Experiments, which demonstrate the utility of the suggested method, 
are presented in Section \ref{sec:Experiments}. We wrap things up 
in Section \ref{sec:Conclusions} with some 
concluding remarks and leading directions for further study.

\subsection{Notation}
In general we denote scalars and vectors in lower case letters
(we make an explicit distinction when it is not clear from the context), and
we use upper case letters to denote matrices. We use subscript indices 
to indicate  elements of a vector or a matrix and we use superscript
to label a whole matrix of a vector with an index.

The description in this paper follows the traditional notation used
in the optimization literature, which is slightly
different from the one used in most SVM papers.
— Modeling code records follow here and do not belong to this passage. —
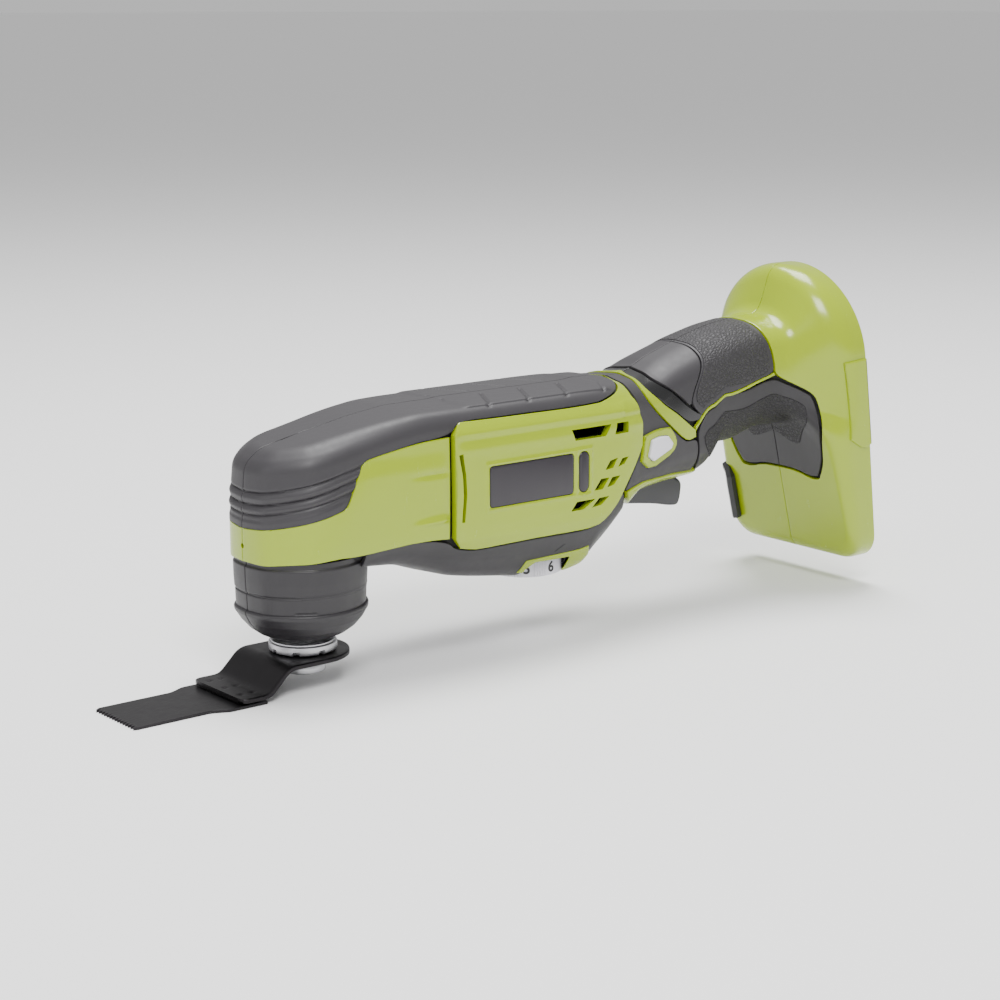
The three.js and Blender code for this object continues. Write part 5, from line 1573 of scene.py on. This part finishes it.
    def build_boot(self) -> None:
        """The soft boot about the spindle: a profile turned through half a circle on each side.

        Radius = profile radius times the head's soft-cornered outline in front, a plain circle behind.
        """
        profile = np.array([
            (12.9, -8.6), (14.6, -8.5), (17.0, -7.4), (20.4, -4.9), (23.2, -1.6), (24.5, 0.8), (25.1, 1.8),
            (25.2, 3.0),
            (24.9, 3.6), (24.3, 3.9), (24.4, 6.5), (24.5, 9.8), (24.15, 10.1), (24.15, 10.6), (24.7, 10.9),
            (24.95, 15),
            (25.05, 20.6), (24.5, 21.0), (24.3, 21.4), (24.3, 23.4),
        ])
        line = evened(profile[None], np.linspace(0, 1, 120))[0]
        azimuth = np.linspace(0.0, 180.0, 150)[:, None]
        corner = 1.0 + corner_growth(azimuth) * smoothstep(-6, 6, line[:, 1])
        radius = line[None, :, 0] * corner
        radius += 0.5 * ridge(10.36, 0.55, line[None, :, 1]) * smoothstep(48, 62, azimuth)
        slit = ridge(4.4, 0.5, line[None, :, 1]) * smoothstep(48, 52, azimuth) * smoothstep(72, 68, azimuth)
        radius -= 0.4 * slit
        a = np.radians(azimuth)
        height = np.repeat(line[None, :, 1], len(azimuth), 0)
        points = np.stack([-radius * np.cos(a), -radius * np.sin(a), height], axis=-1)
        points[..., 1] = np.minimum(points[..., 1], -0.12)
        along, up = np.gradient(points, axis=0), np.gradient(points, axis=1)
        normals = np.cross(along, up)
        normals /= np.maximum(np.linalg.norm(normals, axis=-1, keepdims=True), 1e-9)
        outward = np.sign((normals * (points * np.array([1.0, 1.0, 0.0]))).sum(-1, keepdims=True).mean())
        skin = shell(points, normals * outward, 1.5, 0.3)
        for side, made in (("left", skin), ("right", skin.mirrored())):
            self.shop.piece(f"boot_skin_{side}", made, "housing", Finish.DARK, [f"boot_{side}"])
        # painted shade: a near-black lining inside the boot, so gaps into the head read dark
        lining = tube(np.array([
            [(r * math.cos(t), r * math.sin(t), z) for t in np.linspace(0, 2 * np.pi, 72, endpoint=False)]
            for r, z in ((23.4, 22.8), (23.4, 3.0), (19.5, -3.4), (12.6, -7.0), (11.0, -7.0), (11.0, -5.4),
                         (18.6, -2.0), (22.2, 4.0), (22.2, 22.8))
        ]))
        self.shop.piece("boot_shade_lining", lining, "housing", Finish.HOLLOW)

    def build_dock(self) -> None:
        """The battery dock: rim, recess floor and stem socket, lofted through whole loops round the foot.

        Rings follow one another from the socket's end wall, up its sleeve, over the recess floor, up the rim
        and back down outside; the first and last ring are closed.
        """
        f = self.form
        count = 160  # points round each ring
        end, floor = -51.8, -6.2  # the socket's end wall and the recess floor, from the rear face
        ray = np.linspace(0, 2 * np.pi, count, endpoint=False) + np.pi / count

        def foot_loop(inset: float) -> Array:
            """The foot's outline drawn in, as (y, z)."""
            bearing = np.arcsin(np.sin(ray))
            half = f.arch(bearing, inset)
            return np.column_stack([np.sign(np.cos(ray)) * half[:, 0], half[:, 1]])

        def stem_loop(grow: float) -> Array:
            """The stem's rounded rectangle, as (y, z): a superellipse of power eight."""
            c, s = np.cos(ray), np.sin(ray)
            scale = (np.abs(c / (15 + grow)) ** 8 + np.abs(s / (18 + grow)) ** 8) ** (-1 / 8)
            return np.column_stack([scale * c, f.ray_z + scale * s])

        def level(loop: Array, back: float) -> Array:
            """The loop laid parallel to the rear face, `back` behind it."""
            return np.column_stack([f.rear_plane(loop[:, 1]) + back, loop])

        def sleeve(grow: float, back: float) -> Array:
            """The stem's loop at a depth, kept inside the handle's skin."""
            ring = level(stem_loop(grow), back)
            skin = f.place(f.locate([(p[0], -19.0, p[2]) for p in ring]))[0]
            side = np.abs(skin[:, 1]) - 3.2 + 0.8 * grow
            half = np.minimum(np.abs(ring[:, 1]), np.maximum(side, 2.0))
            return np.column_stack([ring[:, 0], np.sign(ring[:, 1]) * half, ring[:, 2]])

        middle = np.tile([0.0, f.ray_z], (count, 1))
        tip = middle + 0.02 * (stem_loop(0) - middle)
        rings = [
            level(tip, end), *(sleeve(0.0, back) for back in (end, -40.0, -28.0)),
            level(stem_loop(0), -16.0), level(stem_loop(0), -7.0), level(stem_loop(0.6), floor),
            level(foot_loop(3.6), floor), level(foot_loop(3.1), -5.6), level(foot_loop(3.0), -0.5),
            level(foot_loop(2.6), -0.05), level(foot_loop(1.9), 0.0), level(foot_loop(1.9), -0.4),
            level(foot_loop(2.0), -8.0), level(stem_loop(1.0), -8.4), level(stem_loop(1.0), -16.0),
            *(sleeve(1.0, back) for back in (-28.0, -40.0, -52.8)), level(tip, -52.8),
        ]
        self.shop.piece("battery_dock", tube(np.array(rings)), "housing", Finish.GREEN)


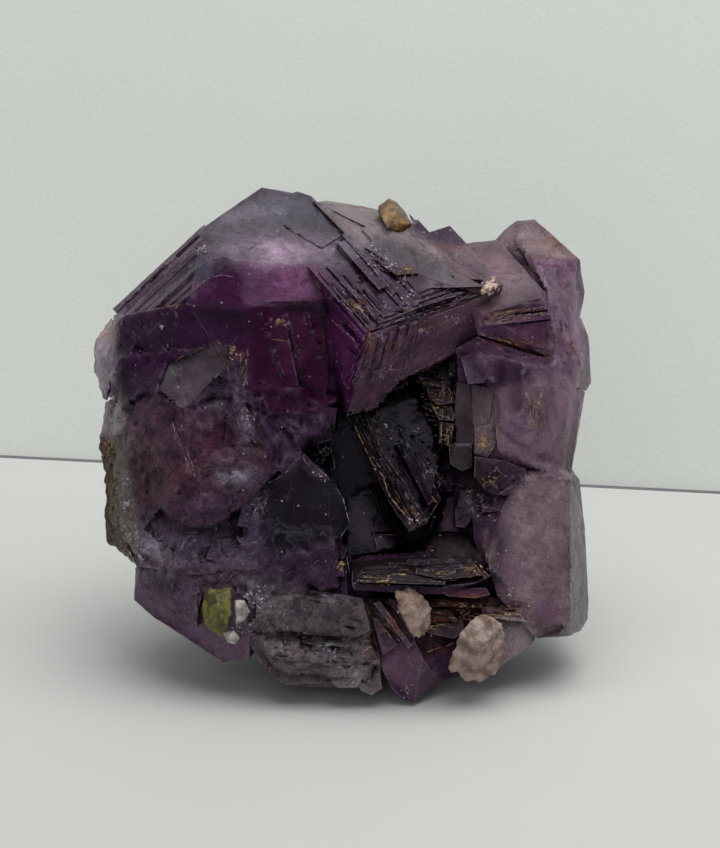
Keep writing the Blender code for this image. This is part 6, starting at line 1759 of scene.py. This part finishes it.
def plainMaterial(name, tint, grain):
    made, tree, shader, where = newMaterial(name)
    # nothing is seen of a sheet from behind
    back = tree.nodes.new("ShaderNodeNewGeometry").outputs["Backfacing"]
    cloud = addNoise(tree, where, 14.0, 3.0, 0.5)
    colour = addMix(tree, addRamp(tree, cloud, 0.3, 0.7, 0.0, 0.35), linear(*tint),
                    linear(tint[0] - 7, tint[1] - 6, tint[2] - 6))
    feedAll(tree, shader, {
        "Base Color": colour,
        "Roughness": 0.75,
        "Normal": addBump(tree, addNoise(tree, where, 1400.0, 3.0, 0.5), grain, 0.0002),
        "Alpha": addMath(tree, "SUBTRACT", 1.0, back),
    })
    return made


def makeRoom():
    turn = math.radians(room["wallTurn"])
    backward = Vector((math.sin(turn), math.cos(turn), 0))
    foot = Vector((0, room["wallDistance"] * mm, 0))
    lean = math.radians(room["lean"])
    upward = backward * math.sin(lean) + Vector((0, 0, math.cos(lean)))
    bpy.ops.mesh.primitive_plane_add(size=2.0, location=foot - backward * (1.0 + room["gap"] * mm),
                                     rotation=(0, 0, -turn))
    floor = bpy.context.object
    floor.name = "floorSheet"
    floor.data.materials.append(plainMaterial("paleFloor", room["floorTint"], 0.2))
    bpy.ops.mesh.primitive_plane_add(size=2.0, location=foot + upward,
                                     rotation=(math.radians(90) - lean, 0, -turn))
    wall = bpy.context.object
    wall.name = "backdropSheet"
    wall.data.materials.append(plainMaterial("paleWall", room["wallTint"], 0.35))


lamps = {
    "overhead": {"place": (0.06, -0.02, 0.42), "aim": (0.0, 0.04, 0.0), "size": 0.5,
                 "spread": 110, "watts": 1.04, "tint": (1.0, 1.0, 0.975)},
    "front": {"place": (-0.10, -0.60, 0.20), "aim": (0.0, 0.0, 0.02), "size": 0.5,
              "spread": 180, "watts": 0.96, "tint": (0.98, 0.99, 1.0)},
}


def makeLight():
    for name, lamp in lamps.items():
        bpy.ops.object.light_add(type="AREA", location=lamp["place"])
        light = bpy.context.object
        light.name = name + "Lamp"
        light.data.size = lamp["size"]
        light.data.energy = lamp["watts"]
        light.data.color = lamp["tint"]
        light.data.spread = math.radians(lamp["spread"])
        light.rotation_euler = (Vector(lamp["aim"]) - light.location).to_track_quat("-Z", "Y").to_euler()
    world = bpy.data.worlds.new("softWorld")
    world.use_nodes = True
    world.node_tree.nodes["Background"].inputs["Color"].default_value = (0.95, 0.97, 1.0, 1.0)
    world.node_tree.nodes["Background"].inputs["Strength"].default_value = 0.2
    bpy.context.scene.world = world
    bpy.context.scene.view_settings.view_transform = "Standard"


makeRoom()
makeLight()
print("room and light made")
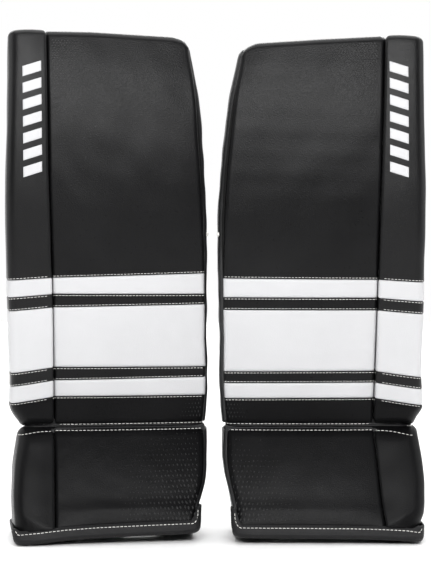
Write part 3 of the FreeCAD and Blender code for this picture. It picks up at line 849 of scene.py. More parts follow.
def ankle_strip(seed):
    """The gusset in the groove: a folded strip of leather between shin and boot."""
    fold = straight([(138.5, 4.0), (141.5, 5.2), (144.2, 6.0), (145.8, 4.6), (147.2, 3.4),
                     (148.8, 4.4), (150.6, 5.6), (153.5, 5.2), (156.5, 4.4)])
    z = np.linspace(138.5, 156.5, 19)[:, None]
    left, right = float(outer_x(150)) + 3.0, float(inner_x(152)) - 4.0
    x = np.linspace(left, right, 90)[None, :] + 0 * z
    from_end = np.minimum(x - left, right - x)
    y = fold(z) + 7 * np.clip(1 - from_end / 14, 0, 1) ** 2 + 0.5 * ripple(x, z, seed, 20)
    return shell(np.stack([x, y, z + 0 * x], axis=-1), 1.6)


# ---- thread, bumps and tape ----
def surface_tree(forms):
    """What lines of stitching are laid on."""
    whole = total(forms)
    return BVHTree.FromPolygons([tuple(p) for p in whole.points], whole.faces)


def lay(tree, points, way=(0, 1, 0)):
    """Each point moved along way onto the surface, with the surface's normal there."""
    way = Vector(way)
    found = []
    for p in points:
        place, normal, _, _ = tree.ray_cast(Vector(p) - way * 260.0, way)
        if place is not None:
            found.append((np.array(place), np.array(-normal if normal.dot(way) > 0 else normal)))
    return found


def stitch(centre, tangent, normal, length, radius):
    """One stitch: a short thread that dips into the leather at both ends."""
    across = unit_vectors(np.cross(normal, tangent))
    rings = []
    for q, size, sink in ((-1, 0.35, 0.9), (-0.8, 0.9, 0.1), (-0.3, 1, -0.3), (0.3, 1, -0.3),
                          (0.8, 0.9, 0.1), (1, 0.35, 0.9)):
        middle = centre + tangent * q * length / 2 - normal * sink * radius
        rings.append([middle + radius * size * (across * math.cos(a) + normal * math.sin(a))
                      for a in around(6)])
    return outward(loft(rings))


def stitches(found, pitch=5.2, length=4.1, radius=0.5):
    """A row of stitches along laid points."""
    if len(found) < 3:
        return []
    line = np.array([np.concatenate([p, n]) for p, n in found])
    run = distances(line[:, :3])
    count = max(1, int(run[-1] / pitch))
    made = []
    for k in range(count):
        middle = (k + 0.5) * run[-1] / count
        before, here, after = points_at(line, run, middle + np.array([-0.5, 0, 0.5]) * length)
        tangent = after[:3] - before[:3]
        size = np.linalg.norm(tangent)
        if size >= length * 0.6:
            made.append(stitch(here[:3], tangent / size, unit_vectors(here[3:]), length, radius))
    return made


def bead(centre, normal, up, long, wide, high):
    """A small raised dash pressed into the leather."""
    across = unit_vectors(np.cross(normal, up))
    up = np.cross(across, normal)
    rings = []
    for size, lift in ((1.0, -0.35), (0.92, 0.35), (0.62, 0.85), (0.2, 1.0)):
        rings.append([centre + across * size * wide / 2 * math.cos(a)
                      + up * size * long / 2 * math.sin(a) + normal * lift * high
                      for a in around(8)])
    return outward(loft(rings))


def beads(tree, spots, long, wide, high):
    """Raised dashes at (x, z, share of full size, lean in degrees)."""
    made = []
    for x, z, share, lean in spots:
        for place, normal in lay(tree, [(x, 0, z)]):
            up = np.array([math.sin(math.radians(lean)), 0, math.cos(math.radians(lean))])
            made.append(bead(place, normal, up, long * share, wide * share, high * share))
    return total(made)


def sweep(path, normals, section, closed=False):
    """A tube of the given (out, up) section along a path; up is the path's own normal."""
    path, section = np.asarray(path, float), np.asarray(section, float)
    if closed:
        tangent = np.roll(path, -1, axis=0) - np.roll(path, 1, axis=0)
    else:
        tangent = np.gradient(path, axis=0)
    tangent = unit_vectors(tangent)
    out = unit_vectors(np.cross(tangent, normals))
    up = np.cross(out, tangent)
    rings = (path[:, None, :] + section[None, :, 0, None] * out[:, None, :]
             + section[None, :, 1, None] * up[:, None, :])
    n, m, _ = rings.shape
    form = Form(rings, grid_faces(n, m, closed=True, ring=True)) if closed else loft(rings)
    form.weave = np.column_stack([np.tile(section[:, 0], n), np.repeat(distances(path), m)])
    return outward(form)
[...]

The main difference
is in the identification of the primal and dual problems (which switch roles)
and the convention used to denote the unknowns with $x,y$, while in the SVM
literature $x$ and $y$  are used to denote the input vectors and their labels, resp. 
Hence, the SVM training problem with $1$-norm soft margin is
\begin{eqnarray}
{\rm min_{\xi,w,b}}&& \frac{1}{2} \left<w,w \right> + c\sum_{i=1}^n \xi_i \nonumber\\
\hspace{-1.3in}(SVM)\hspace{0.8in}\qquad {\rm s.t.}&& 
a_i \left( \left< w,v_i \right> + b \right) \geq 1-\xi_i, \quad i=1,\ldots,n \nonumber\\
\hspace{0.8in}&& \xi_i \geq 0, \qquad i=1,\ldots,n \nonumber
\end{eqnarray}
where labeled examples are pairs of the form $(v,a)$ such that $v$ is a
finite or infinite dimension feature vector, 
$a \in \left\{ -1,+1 \right\}$ is a label, and $\left< \cdot,\cdot \right>$ 
is an inner product.
We often use $Q$ as a shorthand for the labeled kernel matrix, i.e.
\[
Q_{i,j} = a_i a_j K\left( v_i, v_j \right)
\]
where $K\left( \cdot,\cdot \right)$ is a 
(Mercer) kernel function representing dot-products in the feature (RKHS) space.

We will use an equivalent form of the above problem 
(with somewhat different notation) which we will refer to as the
{\sl dual} problem (see problem ($D$) in the next section). The dual
of the ($SVM$) problem is thus called the {\sl primal} problem
(see problem ($P$) in the next section).